Trumpworld figures framed the tapes as evidence of a long-running Republican conspiracy that Biden tried to force out the old prosecutor general to head off an investigation into the Ukraine gas company Burisma, where his son Hunter sat on the board. But Joe Biden’s campaign called the audio recordings a “nothingburger” and his team has denied that the former vice president’s push with Poroshenko had anything to do with Burisma. (Biden did not mention Burisma or Hunter Biden on the leaked tapes, and he has previously acknowledged that U.S. loans to Ukraine were tied to anti-corruption progress.)
Derkach claims that that he sent his information on the Bidens—which the Treasury Department described as “unsubstantiated”—to Sen. Johnson, who has been heading up a congressional committee to look into the Burisma affair. But Johnson and Senate Finance Committee Chairman Chuck Grassley (R-IA) continue to insist that they have “neither sought out, relied upon, nor publicly released anything that could even remotely be considered disinformation.” But election security watchers have for months underscored the possibility that Johnson’s committee is laundering Derkach's disinformation through intermediaries such as Solomon as a way to create some distance between the investigation and the accused “Russian agent.”
Meanwhile, Democrats in Congress have hit back at Johnson’s probe and slammed Derkach’s efforts as election meddling. The Director for the National Counterintelligence and Security Center (NCSC) agreed, citing Derkach and the leaked tapes back in August as an example of Russian-backed interference in the 2020 elections, part of a “range of measures to primarily denigrate former Vice President Biden and what it sees as an anti-Russia ‘establishment.’’ The NCSC notes that Russia and its president, Vladimir Putin, are still hostile to Biden over the Obama administration’s past support of an independent Ukraine and its backing of anti-Putin opposition leaders.
Three other individuals linked to a Russian troll factory were sanctioned alongside Derkach on Thursday. The U.S. Treasury singled out Russians Artem Lifshits, Anton Andreyev, and Darya Aslanova as agents of the Internet Research Agency and its “Russian financier Yevgeniy Prigozhin.” (Known as “Putin’s chef,” the fearsome Prigozhin also controls the shadowy Wagner mercenary group. Prigozhin was previously sanctioned over funding the Internet Research Agency [IRA] to meddle in the 2018 midterms.) Treasury accused Lifshits, Andreyev, and Aslanova of using “cryptocurrency to fund activities in furtherance of their ongoing malign influence operations around the world.”

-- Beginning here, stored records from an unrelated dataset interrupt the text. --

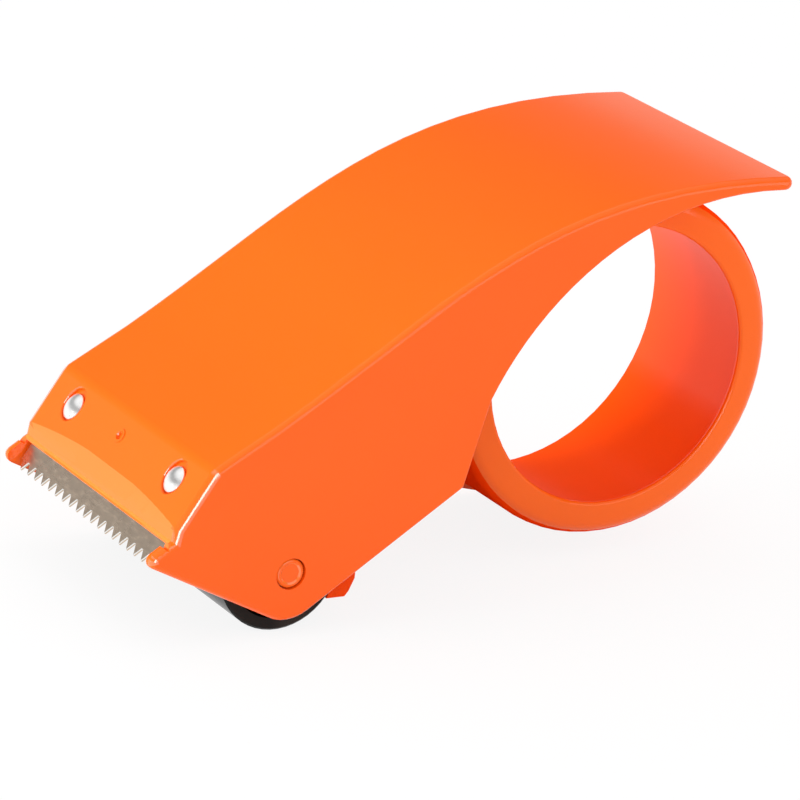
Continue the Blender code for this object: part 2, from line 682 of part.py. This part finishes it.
def build_roller(workshop):
    half = ROLLER_HALF
    inner = ROLLER_RADIUS - ROLLER_WALL
    chamfer = ROLLER_CHAMFER
    profile = [(ROLLER_RADIUS - chamfer, half), (ROLLER_RADIUS, half - chamfer),
               (ROLLER_RADIUS, -half + chamfer), (ROLLER_RADIUS - chamfer, -half),
               (inner, -half), (inner, half)]
    tube = turned("roller_tube", profile, ROLLER_STEPS, workshop.parts, workshop.roller)
    along_y(tube, (0, 0))
    return tube


def build_bushes(workshop):
    """Two webbed bushes pressed into the tube, running on the axle."""
    rim = ROLLER_RADIUS - ROLLER_WALL - SEAT_GAP
    bore = AXLE_RADIUS + RUNNING_GAP
    outer_end = ROLLER_HALF - BUSH_INSET
    inner_end = outer_end - BUSH_LENGTH
    hub_end = PLATE_INNER - SEAT_BOSS_HEIGHT - HUB_END_GAP
    web_out = outer_end - BUSH_LENGTH / 2 + BUSH_WEB / 2
    web_in = web_out - BUSH_WEB
    profile = [(bore, hub_end), (BUSH_HUB, hub_end), (BUSH_HUB, web_out), (rim - BUSH_RIM, web_out),
               (rim - BUSH_RIM, outer_end), (rim, outer_end), (rim, inner_end),
               (rim - BUSH_RIM, inner_end), (rim - BUSH_RIM, web_in), (BUSH_HUB, web_in),
               (BUSH_HUB, inner_end), (bore, inner_end)]
    made = []
    for side, turn in (("near", math.radians(90)), ("far", math.radians(-90))):
        bush = turned("roller_bush_" + side, profile, BUSH_STEPS, workshop.parts, workshop.roller)
        bush.rotation_euler = (turn, 0, 0)
        made.append(bush)
    return made


def build_axle(workshop):
    """Plain axle with a dished head, flush in the near plate."""
    face = HALF_WIDTH - AXLE_SINK
    seat = PLATE_INNER + SEAT_GAP
    dish = AXLE_HEAD - AXLE_HEAD_RIM
    profile = [(0, face), (AXLE_RADIUS - AXLE_HEAD_DISH, face), (AXLE_RADIUS, face - AXLE_HEAD_DISH),
               (AXLE_RADIUS, -seat), (AXLE_HEAD, -seat), (AXLE_HEAD, -face + AXLE_HEAD_DISH),
               (AXLE_HEAD - AXLE_HEAD_DISH, -face), (dish, -face),
               (dish - AXLE_HEAD_DISH, -face + AXLE_HEAD_DISH), (0, -face + AXLE_HEAD_DISH)]
    axle = turned("roller_axle", profile, AXLE_STEPS, workshop.parts, workshop.body, closed=False)
    along_y(axle, ROLLER_AXIS)
    return axle


def build_guard(workshop):
    """Guard hung on trunnions: a barrel, a web and a solid bar."""
    place = Vector((GUARD_PIVOT[0], 0, GUARD_PIVOT[1]))
    front = Vector(GUARD_WEB_FRONT) - Vector(GUARD_PIVOT)
    rear = Vector(GUARD_WEB_REAR) - Vector(GUARD_PIVOT)
    start = math.atan2(rear.y, rear.x)
    end = math.atan2(front.y, front.x) + math.tau
    barrel = arc(GUARD_PIVOT, GUARD_BARREL, start, end, CORNER_STEPS * 3)
    outline = barrel + [GUARD_WEB_FRONT] + GUARD_BAR + [GUARD_WEB_REAR]
    local = [(x - place.x, z - place.z) for x, z in outline]
    half = GUARD_HALF
    guard = workshop.part("tape_guard", prism(local, -half, half))
    guard.location = place
    reach = PLATE_INNER + TRUNNION_DEPTH
    pin = cylinder_along_y((0, 0), TRUNNION_RADIUS, -reach, reach, PIN_STEPS)
    boolean(guard, workshop.cutter("guard_trunnions", pin, guard), "UNION")
    return guard


def centre_on_origin(workshop, pieces):
    """Moves the body so that the bounding box's bottom centre is the origin."""
    bpy.context.view_layer.update()
    graph = bpy.context.evaluated_depsgraph_get()
    corners = []
    for piece in pieces:
        evaluated = piece.evaluated_get(graph)
        mesh = evaluated.to_mesh()
        corners += [evaluated.matrix_world @ v.co for v in mesh.vertices]
        evaluated.to_mesh_clear()
    xs = [c.x for c in corners]
    workshop.body.location.x -= (min(xs) + max(xs)) / 2
    workshop.body.location.z -= min(c.z for c in corners)
    bpy.context.view_layer.update()


def main():
    clear_scene()
    workshop = Workshop()
    housing = build_housing(workshop)
    ring = build_ring(workshop)
    blade = build_blade(workshop)
    rivets = build_rivets(workshop)
    tube = build_roller(workshop)
    bushes = build_bushes(workshop)
    axle = build_axle(workshop)
    guard = build_guard(workshop)
    looks = {housing: ("housing_orange", ORANGE, 0.28, 0.0), ring: ("ring_orange", ORANGE, 0.25, 0.0),
             blade: ("blade_steel", STEEL, 0.38, 1.0), tube: ("roller_black", BLACK, 0.3, 0.0),
             axle: ("axle_orange", ORANGE, 0.3, 0.0), guard: ("guard_orange", RED_ORANGE, 0.35, 0.0)}
    for rivet in rivets:
        looks[rivet] = (rivet.name + "_steel", BRIGHT_STEEL, 0.15, 1.0)
    for bush in bushes:
        looks[bush] = (bush.name + "_grey", DARK_GREY, 0.5, 0.0)
    group = shading_group()
    for piece, look in looks.items():
        piece.data.materials.append(material(*look))
        shade(piece, group)
    centre_on_origin(workshop, list(looks))


main()
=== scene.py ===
"""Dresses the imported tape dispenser: smooth pieces, procedural materials, studio light and the camera."""
import json
import math

import bmesh
import bpy
from mathutils import Matrix, Vector


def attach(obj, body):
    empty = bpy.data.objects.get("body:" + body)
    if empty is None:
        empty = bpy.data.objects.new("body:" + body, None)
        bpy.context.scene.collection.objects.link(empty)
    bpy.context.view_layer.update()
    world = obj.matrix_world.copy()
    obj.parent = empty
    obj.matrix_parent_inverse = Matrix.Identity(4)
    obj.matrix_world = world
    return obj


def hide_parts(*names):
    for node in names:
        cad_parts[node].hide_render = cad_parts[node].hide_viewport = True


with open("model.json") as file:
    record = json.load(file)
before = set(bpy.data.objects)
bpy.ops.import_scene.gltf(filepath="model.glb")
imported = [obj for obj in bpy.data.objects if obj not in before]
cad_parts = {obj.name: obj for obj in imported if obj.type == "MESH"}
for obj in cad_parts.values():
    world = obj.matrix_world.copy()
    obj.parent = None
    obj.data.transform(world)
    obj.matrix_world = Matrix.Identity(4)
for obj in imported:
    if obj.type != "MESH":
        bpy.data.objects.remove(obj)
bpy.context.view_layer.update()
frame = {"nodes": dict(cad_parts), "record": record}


# Material nodes

def new_material(name):
    made = bpy.data.materials.new(name)
    made.use_nodes = True
    nodes = made.node_tree.nodes
    return made, nodes, made.node_tree.links, nodes["Principled BSDF"]


def noise(nodes, links, scale, detail, stretch=None):
    """Noise in the object's own coordinates, which are metres."""
    place = nodes.new("ShaderNodeTexCoord")
    source = place.outputs["Object"]
    if stretch:
        mapping = nodes.new("ShaderNodeMapping")
        mapping.inputs["Scale"].default_value = stretch
        links.new(source, mapping.inputs["Vector"])
        source = mapping.outputs["Vector"]
    made = nodes.new("ShaderNodeTexNoise")
    made.inputs["Scale"].default_value = scale
    made.inputs["Detail"].default_value = detail
    links.new(source, made.inputs["Vector"])
    return made.outputs["Fac"]


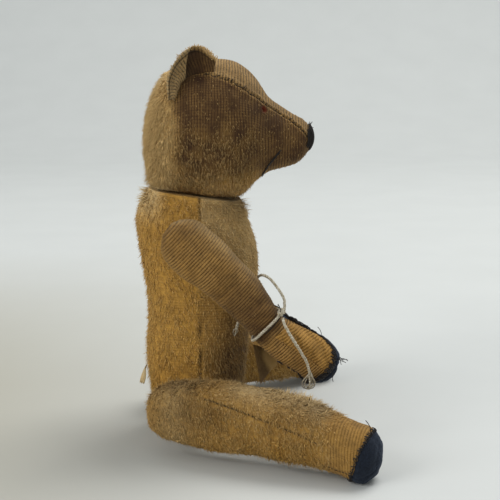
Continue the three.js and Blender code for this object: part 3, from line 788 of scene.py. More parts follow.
def head_pile_look(s, turn, p):
    """The head's pile is combed down, short on the cheeks and longer at the nape and the throat."""
    marks = head_marks(s, turn, p)
    x, z = p[..., 0], p[..., 2]
    above = z - (NECK["z"] + NECK["gap"]) + x * np.tan(NECK["lean"])
    nape = ramp(above, 10, 1) * ramp(x, -6, -14)
    full = np.maximum(ramp(x, -5, -14), ramp(above, 12, 2))
    density = 0.06 + marks["pile"] * (0.42 + 0.58 * full)
    density = density * ramp(above, 0.2, 1.0)
    density = density * (1 - 0.7 * ramp(past_panel(s, turn), 1, -1) * ramp(x, -12, -4))
    comb = np.zeros(p.shape) + [0.1, 0, -1.0]
    comb[..., 0] += 0.35 * lumps(p, 9, 61) - 0.3 * ramp(x, 5, 25)
    return {
        "density": density * (0.7 + 0.3 * ramp(lumps(p, 4, 62), -0.6, 0.6)),
        "comb": comb,
        "length": (1.1 + 1.5 * marks["pile"] + 2.2 * nape) * sizes().pile_length,
        "width": 0.085 + 0.06 * marks["pile"],
        "rise": 0.36 + 0.5 * nape + 0.55 * ramp(x, -10, -19),
        "stray": 0.13 + 0.3 * nape,
    }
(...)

In a separate action, federal prosecutors charged a Russian man with wire fraud conspiracy for his role working on behalf of the Russian troll farm the Internet Research Agency. The Justice Department alleged that Artem Mikhaylovich Lifshits served as a “task manager” in the IRA’s “Project Lakhda,” its effort to sow division and interfere in elections in the U.S. Lifshits, according to the indictment, was listed in an employee roster discovered by federal agents, and acted as a translator, which meant he was likely “directly involved in social media messages and other messages directed at and intended to influence” the United States.
Derkach’s sanctions come on the same day that Microsoft revealed it had thwarted Kremlin-backed attempts to hack into nearly 200 political organizations, including a communications firm with close ties to the Biden campaign.